Wednesday, 5 February 2014

Live: Blitz Kids

Headliner: Blitz Kids
Support: Villains, The People The Poet
Where: Barfly, Camden
When: 20th January 2014
Reviewed By: James Robinson

"Blind swingin’,
Y’know it ain't a thing, an
If you punk-ass bitches wanna take a shot,
I’ll be a leavin’ yo heads a ringin’"

Once said a famous rapper….

And it’s kinda resonant...

The same way that ‘kinda’ is a synonym for resonant, so to speak. Enhancing or enrichening by contrast. In somewhat of a post-structural manner, that would implicate that what beholds, thou dear readers, is a review of an album launch party (Blitz Kids', to be precise) that certainly spans the barriers of good, bad and ugly. Yet what you will find below speaks nothing if not the truth (and I do love a terrible simile, cause they hands-down beat metaphors).

As the January wind blew hard, and the rain began to fall upon the dark, wet concrete of a desolate night on Chalk Farm High Road, a lonely figure ordered another beer at the bar, and contemplated the past ten years of his life. Incubus provided the soundtrack of his early evening, and he was all too eager to tell his new-found bar acquaintance of how he’d never really ‘got’ nu-metal, but ‘always liked this song’. The bullshit beeps on the radar grew louder.  At this point, the antagonist of the tale could take no more. He also wanted a cigarette, and thus turned away, walking out into the freezing January wind…

At which point, it became abundantly clear, that the girls lined up for this gig, and the boys beside them, at the tender age of sixteen, really didn't know what they were missing, or how just how lucky the band were to have them there. Of course, age is age, and you have to be over 18 to buy beer, and yes, you must look like Gandalf to be able to buy alcohol in a supermarket. But it would have been really nice to see some Xs on hands and let the young ones upstairs a little bit sooner.

Upon return from the nicotine, Drivelweasel was still harping on at the bar. I headed straight upstairs for the most blinding thing I never did see coming….

Villains opened like a tap full of fakery-wizardry (by which I mean, nothing original, but presented with a hat-full of huzaarhh!). Or more specifically, as I would put it, like Phil Specter Phil-Spectering the shit out of Alchemy-era Thrice, crossed with Thursday, TBS' pop sensibilities and halfway through finding out Far was such a thing. Then making Mickey Flannigan the frontman.

Yup. Villains, denouncing their previous incarnation, throw themselves right in with a sound that resonates a growth in both maturity and skill, and thanks to the house engineer tonight, sounds like the live equivalent of the first time I heard White Pony. Their on stage presence is both confident and professional, until that is, their lead singer takes to addressing the audience between songs. At which point, my friends, is unleashed the perfect combination of Adam Lazzara and Flannigan. From tonight's performance these guys are definitely one of the ones to keep an eye out at the emerging front of the British rock scene. It may be 2014, but Villains have certainly taken a decade under the influence of the Long Island scene and it ain't a bad thing at all.
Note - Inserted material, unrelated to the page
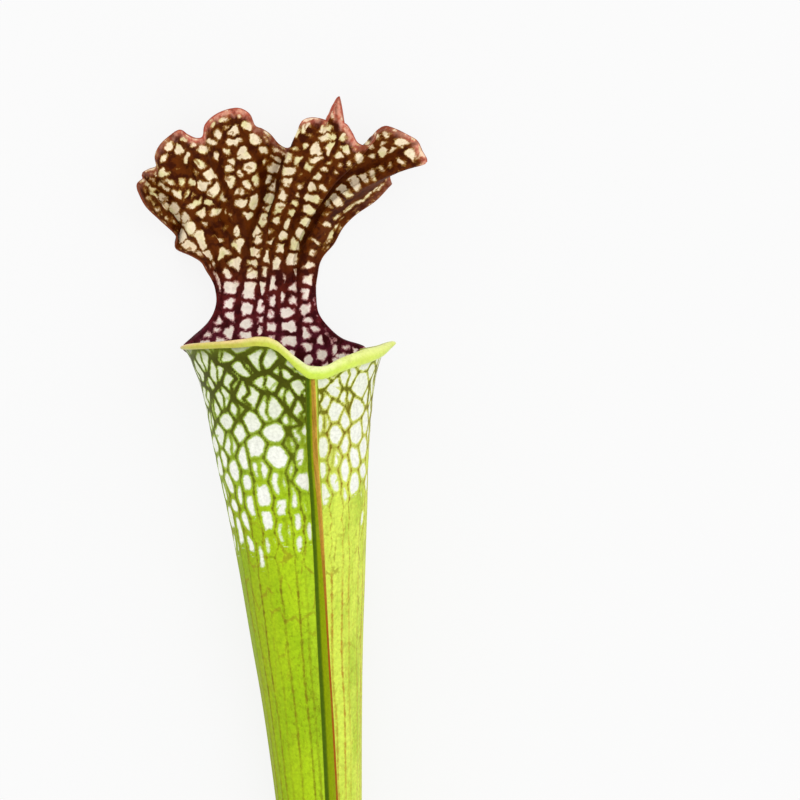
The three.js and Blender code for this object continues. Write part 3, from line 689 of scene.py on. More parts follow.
def tube_rows():
    """Distances below the lip: close together over the net, wider apart down the stalk."""
    net = np.linspace(NEXT_OUTSIDE, NET_DEPTH, NET_ROWS)
    stalk = mix(NET_DEPTH, STALK_END - STALK_LAST, np.linspace(0, 1, STALK_ROWS)[1:] ** STALK_CROWD)
    return np.concatenate([RIM_ROWS, net, stalk, [STALK_END - RIM_ROWS[1]]])


def build_tube():
    """The tube as closed rings: up the inside of the hollow, over the rim, down the outside with the wing
    among its columns, and over the cut end."""
    rows = tube_rows()[:, None]
    share = np.linspace(0, 1, TUBE_COLUMNS)

    def round_from_wing(s):
        """Angles of the columns, from one foot of the wing round the back to the other."""
        root = np.degrees(np.arcsin(WING_ROOT / along(TUBE_RADIUS, s)))
        return mix(root, 360 - root, share)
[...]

Keeping with the theme of changing names and coming up stronger, South Wales’ The People The Poet (formerly Tiger Please) sound like Bruce Springsteen forced the Kings of Leon and Mumford & Sons to get naked and fuck fight to the death, collected the semen, blood and faeces into a bag, and use it to blackmail the Foo Fighters into recording a folk/rock record, mixed by Phil Specter, whilst Eddie Vedder and Brian Fallon cry-wanked cause they weren't asked to be involved. Which, my friends, is not a bad thing at all. This is a band that are destined to become huge, and I would highly, highly recommend checking them out on tour in the forthcoming months.

Also, any band from South Wales with a lead that makes paedo jokes about putting Pontypridd back on the map after some recent misfortunes are sweet with this reviewer.

Blitz Kids arrive on stage with two mighty impressive acts to follow. The Barfly happens to be one of my favourite venues in London owing to it's size and stage height, and by this point the place is heaving with the young-uns from outside earlier, frivolously foaming at the mouth for their heroes. The guys put in an impressive shift, and are technically sound. But for reasons unbeknownst to the heart, I just didn't get it. In comparison to Villains and The People The Poet, they felt flat and kinda awkward, a bit like the boobs of 90% of their fanbase. But hey, who am I to judge.